Norwegian offshore supply vessel companies Solstad Offshore, Farstad Shipping, and Deep Sea Supply are forging ahead with plans to combine operations with the board of directors from each of company signing off on the proposed merger plans.
The combination of the three companies, if completed, will result in the creation of one of the world’s leading OSV companies as the offshore industry suffers through its worst downturn in decades.
Statutory merger plans were approved and signed Friday by boards of Solstad, Farstad, and Deep Sea Supply, and Solstad’s relevant subsidiaries into which Farstad and DESSC will be merged.

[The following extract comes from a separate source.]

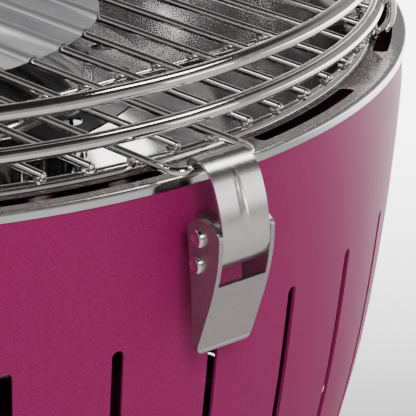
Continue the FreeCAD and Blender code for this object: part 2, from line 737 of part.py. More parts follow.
def lever_outline():
    """Side view of the lever in (y, z) as a closed face."""
    def p(y, z):
        return V(0, y, at_rim(z))
    front = [(0, y, at_rim(z)) for y, z in ((-193.5, -11.0), (-191.8, -22.0), (-187.6, -34.0), (-182.5, -46.1))]
    edges = [Part.Arc(p(-179.6, -9.6), p(-184.8, -6.0), p(-191.8, -8.0)).toShape(),
             Part.Arc(p(-191.8, -8.0), p(-193.2, -9.2), p(-193.5, -11.0)).toShape(),
             spline(front),
             Part.Arc(p(-182.5, -46.1), p(-181.9, -47.6), p(-180.6, -47.0)).toShape(),
             Part.makeLine(p(-180.6, -47.0), p(-180.6, -28.0)),
             Part.makeLine(p(-180.6, -28.0), p(-179.6, -9.6))]
    return Part.Face(Part.Wire(edges))


def lever():
    """Stamped channel lever, open at the top and back, with a window the hook passes through."""
    half = LEVER_W / 2
    face = lever_outline()
    face.translate(V(-half, 0, 0))
    blank = face.extrude(V(LEVER_W, 0, 0))
    front = box(-half, half, -200, -170, at_rim(LEVER_TIP), at_rim(0))
    corners = [e for e in front.Edges if e.BoundBox.YLength > 20 and e.BoundBox.ZMax < at_rim(LEVER_TIP) + 1]
    blank = blank.common(front.makeFillet(LEVER_TIP_ROUND, corners))
    face = lever_outline()
    face.translate(V(-half + LEVER_T, LEVER_T, LEVER_T))
    hollow = face.extrude(V(LEVER_W - 2 * LEVER_T, 0, 0))
    deeper = hollow.copy()
    deeper.translate(V(0, 5, 1))
    window = box(-half + LEVER_T, half - LEVER_T, -200, -180, at_rim(LEVER_WINDOW), at_rim(0))
    bores = [x_cylinder(PIN_R, -half - 1, half + 1, y, at_rim(z)) for y, z in (PIVOT_A, PIVOT_B)]
    return blank.cut([hollow, deeper, window] + bores)


def latch_pin(pivot):
    """Rivet pin through both cheeks of the lever, with low domed heads."""
    y, z = pivot
    half = LEVER_W / 2
    pin = x_cylinder(PIN_R, -half, half, y, at_rim(z))
    dome_r = (PIN_HEAD_R ** 2 + PIN_HEAD_H ** 2) / (2 * PIN_HEAD_H)
    heads = []
    for side in (-1, 1):
        ball = Part.makeSphere(dome_r, V(side * (half + PIN_HEAD_H - dome_r), y, at_rim(z)))
        span = sorted((side * half, side * (half + 3)))
        heads.append(ball.common(box(*span, y - 4, y + 4, at_rim(z) - 4, at_rim(z) + 4)))
    return pin.fuse(heads).removeSplitter()


def lug_rivet_shanks(angle):
    """Shanks of the two rivets that hold a latch lug to the bowl."""
    return [turned(Part.makeCylinder(LUG_RIVET_R, 8, V(0, -170.6, at_rim(z)), V(0, -1, 0)), angle)
            for z in LUG_RIVET_Z]


def latch_lug():
    """Narrow lug riveted to the bowl, with a wide knuckle around the lever's pivot."""
    y, z = PIVOT_A
    low, high = LUG_Z
    stem = box(-LUG_W / 2, LUG_W / 2, y, -165, at_rim(low), at_rim(high))
    stem = stem.cut(box(-LUG_W, LUG_W, y - 4, -176.5, at_rim(low - 1), at_rim(z - 3.2)))
    knuckle = x_cylinder(KNUCKLE_R, -KNUCKLE_W / 2, KNUCKLE_W / 2, y, at_rim(z))
    lug = stem.fuse(knuckle).removeSplitter().cut(outer_form(0))
    return lug.cut([x_cylinder(PIN_R + RUNNING, -12, 12, y, at_rim(z))] + lug_rivet_shanks(0))


def lug_rivets():
    """Rivets from inside the bowl into the lug."""
    inside = outer_form(OUTER_T)
    rivets = []
    for shank, z in zip(lug_rivet_shanks(0), LUG_RIVET_Z):
        head = Part.makeCylinder(LUG_RIVET_HEAD_R, 4, V(0, -174.5, at_rim(z)), V(0, 1, 0)).common(inside)
        rivets.append(shank.fuse(head).removeSplitter())
    return Part.makeCompound(rivets)


LATCH_PIECES = {
    "latch_lug": latch_lug,
    "lug_rivets": lug_rivets,
    "lever": lever,
    "lever_pin": lambda: latch_pin(PIVOT_A),
    "hook_strip": hook_strip,
    "hook_pin": lambda: latch_pin(PIVOT_B),
}


def all_nodes():
    nodes = {
        "outer_bowl": outer_bowl(),
        "inner_bowl": inner_bowl(),
        "grid_foot_ring": ring(*FOOT_RING, RING_WIRE),
        "grid_lower_rail": ring(*LOWER_RAIL, RING_WIRE),
        "grid_upper_rail": ring(*UPPER_RAIL, RING_WIRE),
        "grid_rail_posts": Part.makeCompound([rail_post(a) for a in POST_ANGLES]),
        "grid_cross_wires": cross_wires(),
        "grid_ear_wire": ear_wire(),
        "grid_support_bars": support_bars(),
        "fat_guard": fat_guard(),
        "coal_basket": coal_basket(),
        "coal_basket_lid": coal_basket_lid(),
        "fuel_tray": fuel_tray(),
        "fan_housing": fan_housing(),
        "housing_screws": housing_screws(),
        "finger_guard": finger_guard(),
        "motor": motor(),
        "fan_impeller": fan_impeller(),
        "battery_case": battery_case(),
        "batteries": batteries(),
        "battery_contacts": battery_contacts(),
        "battery_door": battery_door(),
        "door_rails": door_rails(),
        "rail_rivets": rail_rivets(),
        "knob_bezel": knob_bezel(),
        "fan_control": fan_control(),
        "control_knob": control_knob(),
        "rubber_feet": rubber_feet(),
    }
    for name, make in LATCH_PIECES.items():
        piece = make()
        nodes["front_" + name] = piece
        nodes["rear_" + name] = turned(piece, 180)
    return nodes


os.makedirs("parts", exist_ok=True)
for node, shape in all_nodes().items():
    shape.exportStep("parts/" + node + ".step")
    print(node, "solids", len(shape.Solids), "volume", round(shape.Volume), "valid", shape.isValid())
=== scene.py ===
import json
import math
import bpy
import bmesh
from mathutils import Matrix, Vector


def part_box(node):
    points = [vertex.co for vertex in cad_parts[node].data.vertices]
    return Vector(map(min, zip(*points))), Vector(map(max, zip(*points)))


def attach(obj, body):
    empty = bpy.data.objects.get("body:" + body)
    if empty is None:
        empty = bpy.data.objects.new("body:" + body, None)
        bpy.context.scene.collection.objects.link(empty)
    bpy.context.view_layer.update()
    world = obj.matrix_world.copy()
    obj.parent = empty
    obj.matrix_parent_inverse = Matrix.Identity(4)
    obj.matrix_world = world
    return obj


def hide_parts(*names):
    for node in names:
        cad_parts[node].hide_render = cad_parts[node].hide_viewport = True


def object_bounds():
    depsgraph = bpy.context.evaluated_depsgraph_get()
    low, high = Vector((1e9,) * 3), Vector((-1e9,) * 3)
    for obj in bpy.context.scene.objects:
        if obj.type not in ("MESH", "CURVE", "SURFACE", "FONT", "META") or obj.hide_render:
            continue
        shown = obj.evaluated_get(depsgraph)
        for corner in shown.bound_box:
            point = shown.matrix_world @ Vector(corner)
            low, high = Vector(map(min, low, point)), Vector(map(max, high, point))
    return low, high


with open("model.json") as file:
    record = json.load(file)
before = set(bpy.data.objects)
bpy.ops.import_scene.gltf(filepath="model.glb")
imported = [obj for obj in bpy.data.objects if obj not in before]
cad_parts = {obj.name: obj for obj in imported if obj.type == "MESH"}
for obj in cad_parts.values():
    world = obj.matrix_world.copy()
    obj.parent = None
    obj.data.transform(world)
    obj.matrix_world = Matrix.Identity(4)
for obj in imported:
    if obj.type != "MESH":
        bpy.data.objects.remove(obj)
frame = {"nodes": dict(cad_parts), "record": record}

cad_low, cad_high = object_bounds()
MM = 0.001

RIM_Z = 204 * MM          # lower edge of the inner bowl's skirt
LEDGE_R = 164.6 * MM      # inner edge of the slotted flange
WIRE_PITCH = 14 * MM
EAR_CORNER = 4.5 * MM     # bend of the ear wire's middle line
POST_ANGLES = (-46, 46, 134, 226)     # the rail posts, in degrees round the bowl

# Latch, in its closed place at the front
EAR_Y = 181.2 * MM                    # ear wire under the claw
EAR_Z = RIM_Z + 7.15 * MM
HOOK_PIN = (-183.6 * MM, RIM_Z - 19.7 * MM)     # (y, z)
STRIP_T = 1.0 * MM
CLAW_R = 2.7 * MM                     # middle line of the claw
EYE_R = 2.05 * MM                     # middle line of the rolled eye
CLAW_TIP = -20                        # where the claw's tip stands round the ear wire, in degrees
# Turn in degrees and radius of each bend: claw, shoulder, long bowed flank, foot of the flank
STRIP_BENDS = ((110, CLAW_R), (66, 8.66 * MM), (21.5, 43.2 * MM), (2.5, 12 * MM))
LEAD_TURN, LEAD_R = 30, 10 * MM       # first of the two bends that lead into the eye
WRAP_TURN = 60                        # second of them, as wide as the room left
EYE_TURN = 235
BEAD_TOP = RIM_Z + 7.5 * MM
BEAD_FOOT = RIM_Z - 6.5 * MM
BEAD_HEIGHT = 0.6 * MM
BEAD_CLEAR = 3 * MM                   # the bead is only on the strip's outer side, past the ear wire
SHANK_R = 1.5 * MM                    # rivet pins
HEAD_T = 1.5 * MM

# Weld metal: half sizes of each kind of bead
RING_WELD = (1.75 * MM, 2.1 * MM, 0.95 * MM)
BAR_WELD = (1.6 * MM, 1.7 * MM, 0.8 * MM)
POST_WELD = (1.5 * MM, 1.5 * MM, 1.9 * MM)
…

“I’m pleased to see that the merger process is on track. Now we will focus on the important work with the integration process. The three administrations are working closely to shape the operations and organization of the new company. At the same time we will continue to operate as normally, with high operational performance, providing services to customers with dedication”, Lars Peder Solstad, CEO of Solstad Offshore ASA, comments.
The new company will be renamed Solstad Farstad, with headquarters Skudeneshavn, Norway. Farstad and Deep Sea Supply will no longer exist as separate entities as a result of merger.

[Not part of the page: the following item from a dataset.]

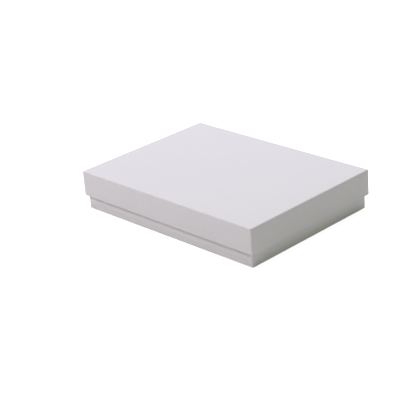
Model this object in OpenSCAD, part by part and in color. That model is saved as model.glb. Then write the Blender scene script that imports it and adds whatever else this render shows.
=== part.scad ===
// Two-piece set-up jewellery gift box, in millimetres, shown closed.
// A scored chipboard tray makes the base and a shallower one makes the lid. Gummed tape stays hold their
// corners, a sheet of paper covers each of them and turns in over its rim, and a fibre pad fills the base.
// The origin is under the middle of the base. X runs along the long side, and -Y is the front.

/* [Lid] */
// Length of the lid over its paper, left to right
lid_w = 138; // [80:1:200]
// Width of the lid over its paper, front to back
lid_d = 100; // [60:1:150]
// Depth of the lid over its paper, from its top to its lower edge
lid_h = 15.6; // [12:0.1:30]

/* [Base] */
// Height of the base that shows under the closed lid
reveal = 8.7; // [4:0.1:30]
// Play between the base and the lining of the lid, on each side
lid_play = 0.5; // [0.2:0.05:1.2]
// Gap between the rim of the base and the inside of the closed lid
seat_gap = 0.05; // [0.02:0.01:0.3]

/* [Chipboard] */
// Thickness of the board
board_t = 0.9; // [0.6:0.05:1.5]
// Width of the slit where two walls meet at a corner
butt_gap = 0.1; // [0.05:0.01:0.3]

/* [Covering paper] */
// Thickness of the paper
paper_t = 0.13; // [0.08:0.01:0.25]
// Radius of the covered corners, seen from above
corner_r = 0.8; // [0.6:0.05:1.2]
// Radius of the covered fold round the top of the lid and the foot of the base
fold_r = 0.6; // [0.4:0.05:0.75]
// Depth of the paper that turns in over the rim
turn_in = 10; // [4:0.5:10]
// Distance that the free edge of a turned-in flap stops short of the corner
mitre = 3; // [1:0.5:6]

/* [Corner stays] */
// Thickness of the gummed tape
stay_t = 0.12; // [0.08:0.01:0.2]
// Width of tape on each side of a corner
stay_wing = 11; // [6:0.5:20]
// Bare board left at both ends of the tape
stay_trim = 1; // [0.7:0.1:3]

/* [Fibre pad] */
// Distance from the rim of the base down to the pad
pad_drop = 5; // [4:0.5:9]
// Gap between the pad and the paper round it
pad_play = 0.3; // [0.1:0.05:1]
// Radius of the pad's corners and of its upper edge
pad_r = 2.5; // [1:0.5:4]

/* [Hidden] */

// One panel is a board with paper on its outside, and a rim also has paper on its inside.
panel_t = paper_t + board_t;
rim_t = board_t + 2 * paper_t;

closed_h = reveal + lid_h;
base_w = lid_w - 2 * (rim_t + lid_play);
base_d = lid_d - 2 * (rim_t + lid_play);
base_h = closed_h - panel_t - seat_gap;

pad_w = base_w - 2 * (rim_t + pad_play);
pad_d = base_d - 2 * (rim_t + pad_play);
pad_h = base_h - panel_t - pad_drop;

past = 1; // how far a cutting shape runs past what it cuts
$fn = 48;

// A rectangle about the origin with round corners.
module plan(w, d, r) {
    square([w - 2 * r, d], center = true);
    square([w, d - 2 * r], center = true);
    for (x = [-1, 1], y = [-1, 1]) translate([x * (w / 2 - r), y * (d / 2 - r)]) circle(r);
}

// The upright section of a block of width w, whose foot is round and whose top is square.
module section(w, h, r) {
    translate([-w / 2, r]) square([w, h - r]);
    translate([r - w / 2, 0]) square([w - 2 * r, h]);
    for (x = [-1, 1]) translate([x * (w / 2 - r), r]) circle(r);
}

// A block that stands on z = 0, with radius r at its upright corners and radius f round its foot.
module block(w, d, h, r, f) {
    intersection() {
        linear_extrude(h) plan(w, d, r);
        rotate([90, 0, 0]) linear_extrude(d + 2 * past, center = true) section(w, h, f);
        rotate([90, 0, 90]) linear_extrude(w + 2 * past, center = true) section(d, h, f);
    }
}

// The outside of a tray's board, under paper whose outside is w by d by h.
module board_block(w, d, h) {
    translate([0, 0, paper_t])
        block(w - 2 * paper_t, d - 2 * paper_t, h - 2 * paper_t, corner_r - paper_t, fold_r - paper_t);
}

// The tape on the corner at side x, y of a tray, let into the face of its board.
module stay(w, d, h, x, y) {
    bw = w - 2 * paper_t;
    bd = d - 2 * paper_t;
    br = corner_r - paper_t;
    foot = paper_t + stay_trim;
    translate([0, 0, foot])
        linear_extrude(h - foot - stay_trim - paper_t)
            intersection() {
                difference() {
                    plan(bw, bd, br);
                    plan(bw - 2 * stay_t, bd - 2 * stay_t, br - stay_t);
                }
                translate([x * (bw - stay_wing) / 2, y * (bd - stay_wing) / 2])
                    square(stay_wing, center = true);
            }
}

// The scored and folded board of a tray, with its closed face at the foot.
module board(w, d, h) {
    in_w = w - 2 * panel_t;
    in_d = d - 2 * panel_t;
    difference() {
        board_block(w, d, h);
        translate([0, 0, panel_t + h / 2]) cube([in_w, in_d, h], center = true);
        for (x = [-1, 1], y = [-1, 1]) {
            // The end walls stop just short of the front and back walls.
            translate([x * (in_w + board_t) / 2, y * (in_d - butt_gap) / 2, panel_t + h / 2])
                cube([board_t + past, butt_gap, h], center = true);
            stay(w, d, h, x, y);
        }
    }
}

// One turned-in flap, upright along X, whose fold is run long and whose free edge is shorter by the mitres.
module flap(run, h) {
    rotate([90, 0, 0])
        linear_extrude(paper_t, center = true)
            polygon([
                [-run / 2, h - paper_t / 2],
                [-run / 2, h - paper_t],
                [mitre - run / 2, h - turn_in],
                [run / 2 - mitre, h - turn_in],
                [run / 2, h - paper_t],
                [run / 2, h - paper_t / 2]
            ]);
}

// The paper that covers a tray outside, goes over its rim and turns in.
module wrap(w, d, h) {
    mouth_w = w - 2 * rim_t;
    mouth_d = d - 2 * rim_t;
    difference() {
        block(w, d, h, corner_r, fold_r);
        board_block(w, d, h);
        translate([0, 0, h]) cube([mouth_w, mouth_d, 4 * paper_t], center = true);
    }
    for (side = [-1, 1]) {
        translate([0, side * (mouth_d + paper_t) / 2, 0]) flap(mouth_w, h);
        translate([side * (mouth_w + paper_t) / 2, 0, 0]) rotate([0, 0, 90]) flap(mouth_d, h);
    }
}

// Turns a tray over, so that its closed face is the top of the closed box.
module as_lid() {
    translate([0, 0, closed_h]) mirror([0, 0, 1]) children();
}

module base_board() {
    color("gainsboro") board(base_w, base_d, base_h);
}

module base_stay(x, y) {
    color("tan") stay(base_w, base_d, base_h, x, y);
}

module base_wrap() {
    color("white") wrap(base_w, base_d, base_h);
}

module fibre_pad() {
    color("snow")
        translate([0, 0, panel_t + pad_h])
            mirror([0, 0, 1])
                block(pad_w, pad_d, pad_h, pad_r, pad_r);
}

module lid_board() {
    color("gainsboro") as_lid() board(lid_w, lid_d, lid_h);
}

module lid_stay(x, y) {
    color("tan") as_lid() stay(lid_w, lid_d, lid_h, x, y);
}

module lid_wrap() {
    color("white") as_lid() wrap(lid_w, lid_d, lid_h);
}

base_board();
base_stay(-1, -1);  // base_stay_front_left
base_stay(1, -1);  // base_stay_front_right
base_stay(-1, 1);  // base_stay_back_left
base_stay(1, 1);  // base_stay_back_right
base_wrap();
fibre_pad();
lid_board();
lid_stay(-1, -1);  // lid_stay_front_left
lid_stay(1, -1);  // lid_stay_front_right
lid_stay(-1, 1);  // lid_stay_back_left
lid_stay(1, 1);  // lid_stay_back_right
lid_wrap();
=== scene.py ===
import math

import bmesh
import bpy
from bpy.props import FloatProperty, FloatVectorProperty, IntProperty, PointerProperty
from mathutils import Matrix, Vector, noise


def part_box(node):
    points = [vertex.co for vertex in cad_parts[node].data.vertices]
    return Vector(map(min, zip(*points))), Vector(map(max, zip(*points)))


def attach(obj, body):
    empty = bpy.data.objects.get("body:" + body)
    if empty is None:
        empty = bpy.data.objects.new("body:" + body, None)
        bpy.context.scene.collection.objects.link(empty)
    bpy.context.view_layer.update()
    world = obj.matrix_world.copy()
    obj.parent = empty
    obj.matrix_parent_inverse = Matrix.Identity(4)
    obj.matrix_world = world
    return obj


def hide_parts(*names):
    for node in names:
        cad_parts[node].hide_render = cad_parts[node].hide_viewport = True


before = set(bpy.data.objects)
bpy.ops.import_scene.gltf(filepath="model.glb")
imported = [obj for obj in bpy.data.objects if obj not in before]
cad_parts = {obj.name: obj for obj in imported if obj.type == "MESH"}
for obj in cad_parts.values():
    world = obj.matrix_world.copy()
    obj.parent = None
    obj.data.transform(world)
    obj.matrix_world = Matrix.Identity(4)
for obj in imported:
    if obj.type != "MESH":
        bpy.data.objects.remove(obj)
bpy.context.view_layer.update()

bl_info = {
    "name": "Set-up Jewelry Gift Box",
    "version": (1, 0, 0),
    "blender": (4, 5, 0),
    "location": "3D View > Sidebar > Gift Box",
    "description": "Covers the boards of a set-up gift box with paper and fills its base with a fibre pad",
    "category": "Object",
}

MM = 0.001
LID_LOW, LID_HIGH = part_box("lid_wrap")
BASE_LOW, BASE_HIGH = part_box("base_wrap")
PAD_LOW, PAD_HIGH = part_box("fibre_pad")
PAD_MIDDLE = (PAD_LOW + PAD_HIGH) / 2
PAPER = LID_HIGH.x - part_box("lid_board")[1].x  # thickness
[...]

Once complete, Solstad Farstad will operate a global fleet 154 offshore service vessels, comprising 33 CSV, 66 PSV and 55 AHTS vessels active in all key offshore regions around the world. Deep Sea Supply also has three aquaculture vessels through a 50/50 joint venture with Marine Harvest Norway, providing access growing market for vessel based support services within the fish farming industry.
The combination is expected create synergies in the range of NOK 400-650 million annually.
“If completed, the Combination is expected to provide Farstad, Solstad and DESSC with an industrial platform to sustain the current downturn in the OSV market and be well positioned to exploit a market recovery. The board of directors of the three companies consider this to be a necessary structural measure that will enable the combined company to achieve significant synergies through more efficient operations and a lower cost base,” a statement outlining the merger plans said.
Following the combination, shareholders in the new company will be Aker ASA (23.1%), Hemen Holding Limited (16.1%), the trust belonging to John Fredriksen for the benefit of his immediate family, and the Solstad family (7.2%). On a consolidated basis, the Farstad family will hold 1.5% of shares and votes.
Completion of the merger is expected in the first half of 2017.